Give every line below again, exactly.

*Source material*.

Start

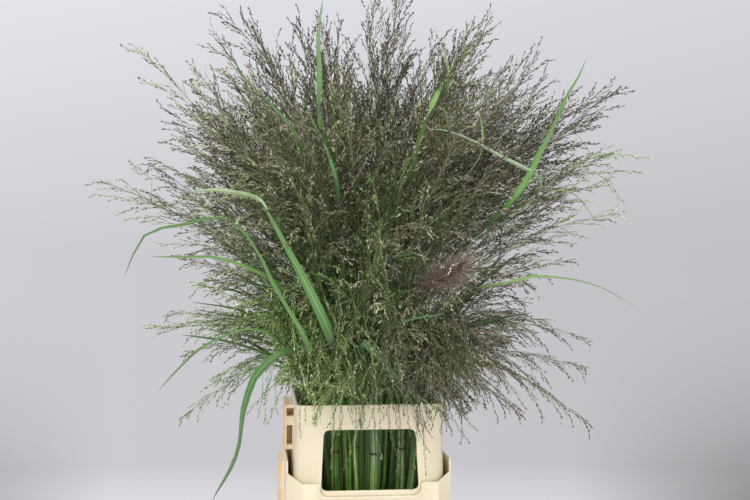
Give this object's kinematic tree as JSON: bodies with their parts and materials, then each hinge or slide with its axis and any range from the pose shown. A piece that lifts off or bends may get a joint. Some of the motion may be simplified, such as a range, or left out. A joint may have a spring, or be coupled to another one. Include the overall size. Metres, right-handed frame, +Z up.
{
  "type": "cut switchgrass in trade bucket",
  "caption": "Full bunches of cut switchgrass with airy purple-brown and green panicles, standing in a cream plastic bucket with a slip-in collar that has a front window.",
  "frame": {"origin": "middle of the bucket's underside", "axes": "+Z up, the collar's window looks along -Y, the long sides of the bucket lie along Y"},
  "size_m": [0.9997, 0.8507, 1.1619],
  "materials": {
    "bucket_plastic": "satin",
    "collar_plastic": "satin",
    "water": "gloss",
    "leaf_green": "satin",
    "rubber_band": "matte",
    "panicle_purple": "matte",
    "panicle_green": "matte"
  },
  "bodies": {
    "root": {"bucket": "bucket_plastic", "collar": "collar_plastic", "water": "water", "stems_1": "leaf_green", "stems_2": "leaf_green", "stems_3": "leaf_green", "stems_4": "leaf_green", "stems_5": "leaf_green", "stems_6": "leaf_green", "stems_7": "leaf_green", "stems_8": "leaf_green", "band_1": "rubber_band", "band_2": "rubber_band", "band_3": "rubber_band", "band_4": "rubber_band", "band_5": "rubber_band", "band_6": "rubber_band", "band_7": "rubber_band", "band_8": "rubber_band", "panicle_1": "panicle_purple", "panicle_2": "panicle_purple", "panicle_3": "panicle_purple", "panicle_4": "panicle_purple", "panicle_5": "panicle_purple", "panicle_6": "panicle_purple", "panicle_7": "panicle_purple", "panicle_8": "panicle_purple", "panicle_9": "panicle_purple", "panicle_10": "panicle_purple", "panicle_11": "panicle_purple", "panicle_12": "panicle_purple", "panicle_13": "panicle_green", "panicle_14": "panicle_purple", "panicle_15": "panicle_purple", "panicle_16": "panicle_green", "panicle_17": "panicle_purple", "panicle_18": "panicle_green", "panicle_19": "panicle_purple", "panicle_20": "panicle_purple", "panicle_21": "panicle_green", "panicle_22": "panicle_purple", "panicle_23": "panicle_purple", "panicle_24": "panicle_green", "panicle_25": "panicle_purple", "panicle_26": "panicle_green", "panicle_27": "panicle_purple", "panicle_28": "panicle_purple", "panicle_29": "panicle_green", "panicle_30": "panicle_purple", "panicle_31": "panicle_green", "panicle_32": "panicle_purple", "panicle_33": "panicle_purple", "panicle_34": "panicle_green", "panicle_35": "panicle_purple", "panicle_36": "panicle_purple", "panicle_37": "panicle_green", "panicle_38": "panicle_purple", "panicle_39": "panicle_green", "panicle_40": "panicle_purple"}
  },
  "joints": []
}
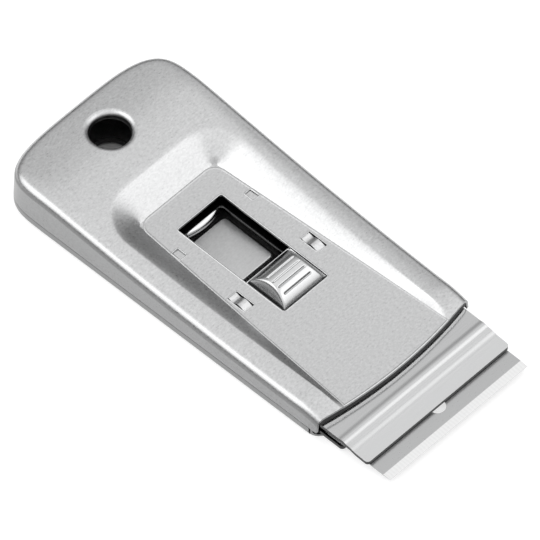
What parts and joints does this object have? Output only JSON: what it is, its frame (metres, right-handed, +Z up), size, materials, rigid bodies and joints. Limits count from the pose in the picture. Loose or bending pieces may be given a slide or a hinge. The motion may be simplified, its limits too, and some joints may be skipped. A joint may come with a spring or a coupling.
{
  "type": "ceramic hob scraper",
  "caption": "Flat sheet-steel hob scraper with a sliding blade carriage, sprung thumb slide in a recessed window, hanging hole and exposed razor blade.",
  "frame": {"origin": "middle of the bounding box in plan, on the flat underside of the back cover", "axes": "+X from the hanging hole to the cutting edge, +Y to the left seen from above with the blade ahead, +Z up from the flat underside"},
  "size_m": [0.1036, 0.0438, 0.0103],
  "materials": {
    "top_steel": "satin",
    "back_steel": "satin",
    "carriage_steel": "satin",
    "blade_steel": "ground",
    "thumb_metal": "polished",
    "spring_steel": "satin",
    "rivet_steel": "satin"
  },
  "bodies": {
    "housing": {"top_cover": "top_steel", "back_cover": "back_steel"},
    "carriage": {"blade_holder": "carriage_steel", "blade_clamp": "carriage_steel", "razor_blade": "blade_steel", "carriage_rivets": "rivet_steel", "lock_spring": "spring_steel"},
    "thumb": {"thumb_slide": "thumb_metal"}
  },
  "joints": [
    {"name": "carriage_slide", "type": "slide", "parent": "housing", "child": "carriage", "axis": [1, 0, 0], "range_m": [-0.018, 0]},
    {"name": "thumb_press", "type": "slide", "parent": "carriage", "child": "thumb", "axis": [0, 0, -1], "range_m": [0, 0.0006], "stiffness_N_per_m": 3000, "deforming": ["lock_spring"]}
  ]
}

End

*Answer to the exercise*.
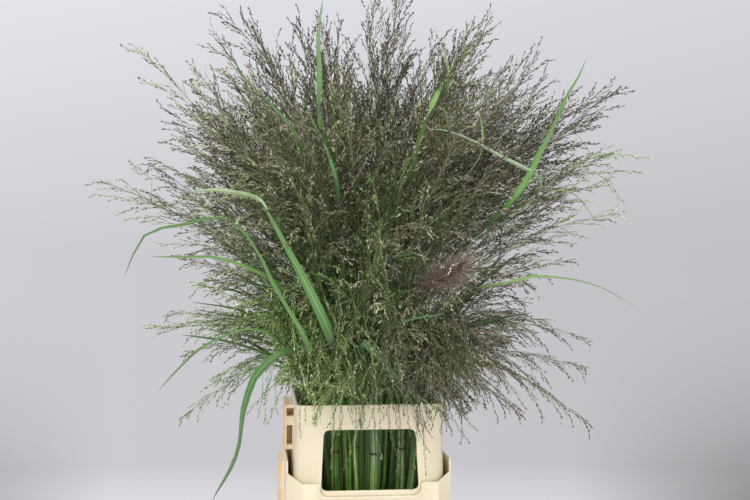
Give this object's kinematic tree as JSON: bodies with their parts and materials, then each hinge or slide with its axis and any range from the pose shown. A piece that lifts off or bends may get a joint. Some of the motion may be simplified, such as a range, or left out. A joint may have a spring, or be coupled to another one. Include the overall size. Metres, right-handed frame, +Z up.
{
  "type": "cut switchgrass in trade bucket",
  "caption": "Full bunches of cut switchgrass with airy purple-brown and green panicles, standing in a cream plastic bucket with a slip-in collar that has a front window.",
  "frame": {"origin": "middle of the bucket's underside", "axes": "+Z up, the collar's window looks along -Y, the long sides of the bucket lie along Y"},
  "size_m": [0.9997, 0.8507, 1.1619],
  "materials": {
    "bucket_plastic": "satin",
    "collar_plastic": "satin",
    "water": "gloss",
    "leaf_green": "satin",
    "rubber_band": "matte",
    "panicle_purple": "matte",
    "panicle_green": "matte"
  },
  "bodies": {
    "root": {"bucket": "bucket_plastic", "collar": "collar_plastic", "water": "water", "stems_1": "leaf_green", "stems_2": "leaf_green", "stems_3": "leaf_green", "stems_4": "leaf_green", "stems_5": "leaf_green", "stems_6": "leaf_green", "stems_7": "leaf_green", "stems_8": "leaf_green", "band_1": "rubber_band", "band_2": "rubber_band", "band_3": "rubber_band", "band_4": "rubber_band", "band_5": "rubber_band", "band_6": "rubber_band", "band_7": "rubber_band", "band_8": "rubber_band", "panicle_1": "panicle_purple", "panicle_2": "panicle_purple", "panicle_3": "panicle_purple", "panicle_4": "panicle_purple", "panicle_5": "panicle_purple", "panicle_6": "panicle_purple", "panicle_7": "panicle_purple", "panicle_8": "panicle_purple", "panicle_9": "panicle_purple", "panicle_10": "panicle_purple", "panicle_11": "panicle_purple", "panicle_12": "panicle_purple", "panicle_13": "panicle_green", "panicle_14": "panicle_purple", "panicle_15": "panicle_purple", "panicle_16": "panicle_green", "panicle_17": "panicle_purple", "panicle_18": "panicle_green", "panicle_19": "panicle_purple", "panicle_20": "panicle_purple", "panicle_21": "panicle_green", "panicle_22": "panicle_purple", "panicle_23": "panicle_purple", "panicle_24": "panicle_green", "panicle_25": "panicle_purple", "panicle_26": "panicle_green", "panicle_27": "panicle_purple", "panicle_28": "panicle_purple", "panicle_29": "panicle_green", "panicle_30": "panicle_purple", "panicle_31": "panicle_green", "panicle_32": "panicle_purple", "panicle_33": "panicle_purple", "panicle_34": "panicle_green", "panicle_35": "panicle_purple", "panicle_36": "panicle_purple", "panicle_37": "panicle_green", "panicle_38": "panicle_purple", "panicle_39": "panicle_green", "panicle_40": "panicle_purple"}
  },
  "joints": []
}
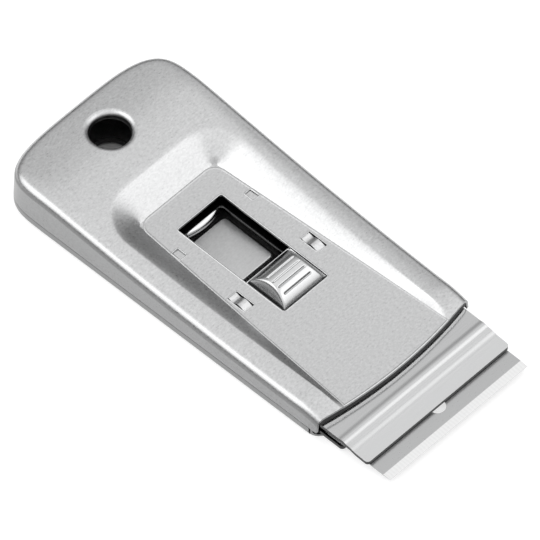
What parts and joints does this object have? Output only JSON: what it is, its frame (metres, right-handed, +Z up), size, materials, rigid bodies and joints. Limits count from the pose in the picture. Loose or bending pieces may be given a slide or a hinge. The motion may be simplified, its limits too, and some joints may be skipped. A joint may come with a spring or a coupling.
{
  "type": "ceramic hob scraper",
  "caption": "Flat sheet-steel hob scraper with a sliding blade carriage, sprung thumb slide in a recessed window, hanging hole and exposed razor blade.",
  "frame": {"origin": "middle of the bounding box in plan, on the flat underside of the back cover", "axes": "+X from the hanging hole to the cutting edge, +Y to the left seen from above with the blade ahead, +Z up from the flat underside"},
  "size_m": [0.1036, 0.0438, 0.0103],
  "materials": {
    "top_steel": "satin",
    "back_steel": "satin",
    "carriage_steel": "satin",
    "blade_steel": "ground",
    "thumb_metal": "polished",
    "spring_steel": "satin",
    "rivet_steel": "satin"
  },
  "bodies": {
    "housing": {"top_cover": "top_steel", "back_cover": "back_steel"},
    "carriage": {"blade_holder": "carriage_steel", "blade_clamp": "carriage_steel", "razor_blade": "blade_steel", "carriage_rivets": "rivet_steel", "lock_spring": "spring_steel"},
    "thumb": {"thumb_slide": "thumb_metal"}
  },
  "joints": [
    {"name": "carriage_slide", "type": "slide", "parent": "housing", "child": "carriage", "axis": [1, 0, 0], "range_m": [-0.018, 0]},
    {"name": "thumb_press", "type": "slide", "parent": "carriage", "child": "thumb", "axis": [0, 0, -1], "range_m": [0, 0.0006], "stiffness_N_per_m": 3000, "deforming": ["lock_spring"]}
  ]
}